▶ DATASET ROWS
>> begin

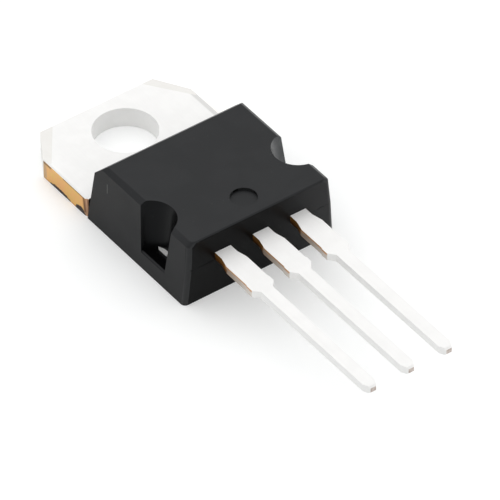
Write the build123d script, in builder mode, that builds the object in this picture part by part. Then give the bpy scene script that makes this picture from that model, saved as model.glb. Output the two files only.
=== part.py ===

>> end
>> begin

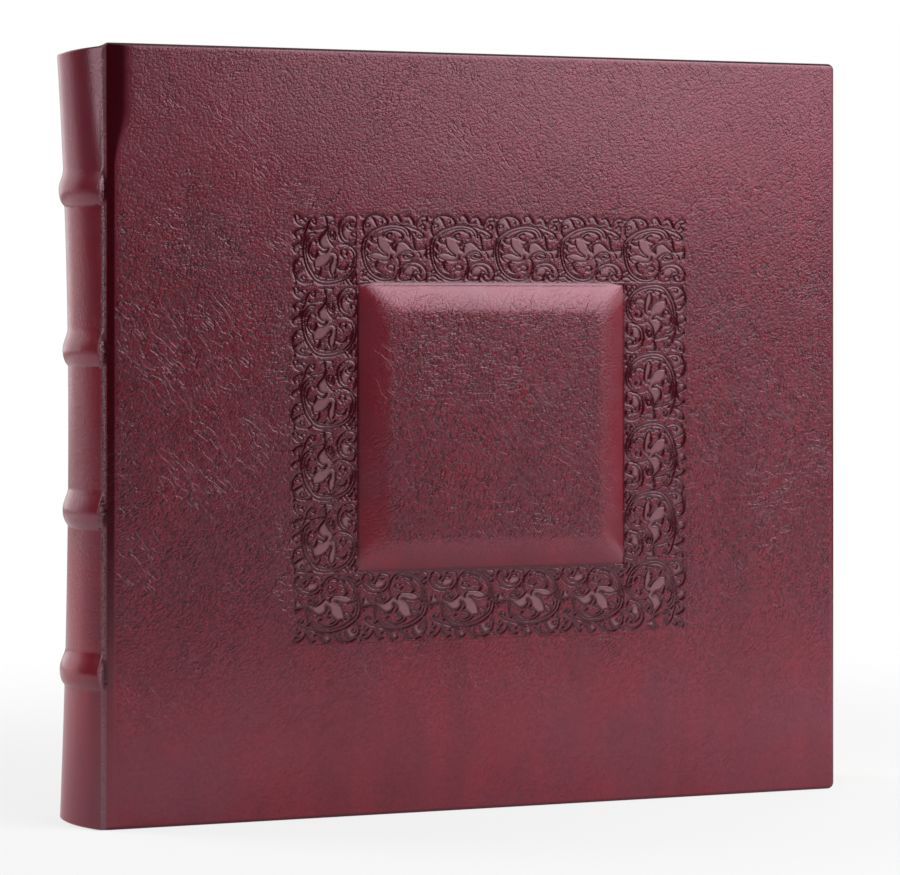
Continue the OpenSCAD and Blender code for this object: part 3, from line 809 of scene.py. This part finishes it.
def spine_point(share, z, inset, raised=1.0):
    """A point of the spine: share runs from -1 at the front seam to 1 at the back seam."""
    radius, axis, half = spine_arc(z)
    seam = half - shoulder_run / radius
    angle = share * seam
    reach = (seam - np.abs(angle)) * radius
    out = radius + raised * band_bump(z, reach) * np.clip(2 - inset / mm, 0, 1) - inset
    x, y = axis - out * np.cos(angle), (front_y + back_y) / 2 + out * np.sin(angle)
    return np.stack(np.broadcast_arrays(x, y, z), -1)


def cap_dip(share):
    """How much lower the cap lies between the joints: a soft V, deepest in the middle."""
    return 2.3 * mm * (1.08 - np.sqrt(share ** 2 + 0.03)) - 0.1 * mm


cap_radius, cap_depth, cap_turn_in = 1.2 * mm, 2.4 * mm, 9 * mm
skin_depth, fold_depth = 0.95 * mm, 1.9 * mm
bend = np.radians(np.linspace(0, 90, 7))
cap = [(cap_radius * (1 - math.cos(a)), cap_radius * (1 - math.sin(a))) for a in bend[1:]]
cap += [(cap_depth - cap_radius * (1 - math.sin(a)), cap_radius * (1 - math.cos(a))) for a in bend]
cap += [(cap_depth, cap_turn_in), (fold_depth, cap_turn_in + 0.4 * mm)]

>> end
>> begin

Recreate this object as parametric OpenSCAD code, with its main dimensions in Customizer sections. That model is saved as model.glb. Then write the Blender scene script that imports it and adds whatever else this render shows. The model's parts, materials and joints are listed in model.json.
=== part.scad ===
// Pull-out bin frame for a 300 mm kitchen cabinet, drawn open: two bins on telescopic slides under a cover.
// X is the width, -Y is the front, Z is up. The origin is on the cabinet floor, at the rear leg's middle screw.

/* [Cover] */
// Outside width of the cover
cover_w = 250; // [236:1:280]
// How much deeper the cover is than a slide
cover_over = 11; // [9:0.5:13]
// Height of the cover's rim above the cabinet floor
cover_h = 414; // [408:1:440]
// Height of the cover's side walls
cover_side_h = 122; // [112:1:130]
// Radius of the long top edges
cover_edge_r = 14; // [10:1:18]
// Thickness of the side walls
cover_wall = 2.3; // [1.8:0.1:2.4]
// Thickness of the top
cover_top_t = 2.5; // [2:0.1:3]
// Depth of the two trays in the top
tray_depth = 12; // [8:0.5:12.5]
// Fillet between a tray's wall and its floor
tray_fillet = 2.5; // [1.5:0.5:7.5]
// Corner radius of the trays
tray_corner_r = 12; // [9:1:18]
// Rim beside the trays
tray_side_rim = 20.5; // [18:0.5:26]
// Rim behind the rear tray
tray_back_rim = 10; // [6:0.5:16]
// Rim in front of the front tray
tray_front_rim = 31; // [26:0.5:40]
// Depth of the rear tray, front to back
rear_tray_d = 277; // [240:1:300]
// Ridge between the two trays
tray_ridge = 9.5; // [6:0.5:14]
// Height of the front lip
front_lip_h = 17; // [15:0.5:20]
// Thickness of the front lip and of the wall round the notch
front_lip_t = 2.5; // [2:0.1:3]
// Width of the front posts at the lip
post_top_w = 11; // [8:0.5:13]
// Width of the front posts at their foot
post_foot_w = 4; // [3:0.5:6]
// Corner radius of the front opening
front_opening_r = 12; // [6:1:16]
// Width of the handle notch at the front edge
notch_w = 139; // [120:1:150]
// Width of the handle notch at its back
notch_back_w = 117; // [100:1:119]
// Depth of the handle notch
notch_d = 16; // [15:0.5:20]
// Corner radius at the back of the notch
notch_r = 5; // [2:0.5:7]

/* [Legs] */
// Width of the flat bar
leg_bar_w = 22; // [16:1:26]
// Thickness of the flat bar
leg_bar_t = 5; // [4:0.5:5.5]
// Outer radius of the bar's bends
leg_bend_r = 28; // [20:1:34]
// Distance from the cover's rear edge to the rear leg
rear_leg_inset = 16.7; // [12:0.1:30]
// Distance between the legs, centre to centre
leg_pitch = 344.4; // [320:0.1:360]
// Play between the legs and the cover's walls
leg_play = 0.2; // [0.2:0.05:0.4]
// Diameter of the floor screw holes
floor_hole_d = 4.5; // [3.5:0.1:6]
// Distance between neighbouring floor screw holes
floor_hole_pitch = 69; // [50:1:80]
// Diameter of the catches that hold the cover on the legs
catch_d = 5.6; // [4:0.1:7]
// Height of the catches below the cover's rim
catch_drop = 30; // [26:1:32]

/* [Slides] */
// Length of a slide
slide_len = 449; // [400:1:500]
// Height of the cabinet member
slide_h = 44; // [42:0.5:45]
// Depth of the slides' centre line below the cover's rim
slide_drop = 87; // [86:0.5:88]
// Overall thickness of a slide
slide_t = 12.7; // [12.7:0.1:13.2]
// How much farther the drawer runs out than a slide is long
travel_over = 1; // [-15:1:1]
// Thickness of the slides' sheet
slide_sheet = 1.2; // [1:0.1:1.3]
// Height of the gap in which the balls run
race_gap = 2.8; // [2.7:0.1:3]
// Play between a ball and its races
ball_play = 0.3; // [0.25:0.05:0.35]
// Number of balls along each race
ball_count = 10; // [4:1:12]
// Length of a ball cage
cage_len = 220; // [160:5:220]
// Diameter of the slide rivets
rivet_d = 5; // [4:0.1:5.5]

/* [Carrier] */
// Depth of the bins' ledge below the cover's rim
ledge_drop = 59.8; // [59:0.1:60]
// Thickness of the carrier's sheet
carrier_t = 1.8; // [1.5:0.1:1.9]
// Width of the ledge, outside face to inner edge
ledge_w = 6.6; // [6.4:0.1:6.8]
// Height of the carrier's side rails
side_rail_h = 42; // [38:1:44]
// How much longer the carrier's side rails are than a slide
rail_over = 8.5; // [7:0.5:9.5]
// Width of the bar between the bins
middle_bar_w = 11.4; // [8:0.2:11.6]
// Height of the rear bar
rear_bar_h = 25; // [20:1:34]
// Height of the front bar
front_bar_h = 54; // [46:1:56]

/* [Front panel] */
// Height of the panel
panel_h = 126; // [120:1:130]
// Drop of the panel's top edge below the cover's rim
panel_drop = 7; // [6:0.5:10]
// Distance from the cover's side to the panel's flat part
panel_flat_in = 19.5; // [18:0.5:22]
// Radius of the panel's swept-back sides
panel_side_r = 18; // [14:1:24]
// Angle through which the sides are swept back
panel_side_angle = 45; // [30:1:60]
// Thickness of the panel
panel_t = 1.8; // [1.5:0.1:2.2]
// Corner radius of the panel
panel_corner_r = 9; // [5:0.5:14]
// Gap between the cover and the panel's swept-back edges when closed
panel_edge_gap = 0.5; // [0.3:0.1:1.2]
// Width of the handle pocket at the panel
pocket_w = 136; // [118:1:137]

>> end

Write out exactly the lines running from the line containing "Recreate this object" to the line containing "leg's middle screw.", with both of those lines included.

Recreate this object as parametric OpenSCAD code, with its main dimensions in Customizer sections. That model is saved as model.glb. Then write the Blender scene script that imports it and adds whatever else this render shows. The model's parts, materials and joints are listed in model.json.
=== part.scad ===
// Pull-out bin frame for a 300 mm kitchen cabinet, drawn open: two bins on telescopic slides under a cover.
// X is the width, -Y is the front, Z is up. The origin is on the cabinet floor, at the rear leg's middle screw.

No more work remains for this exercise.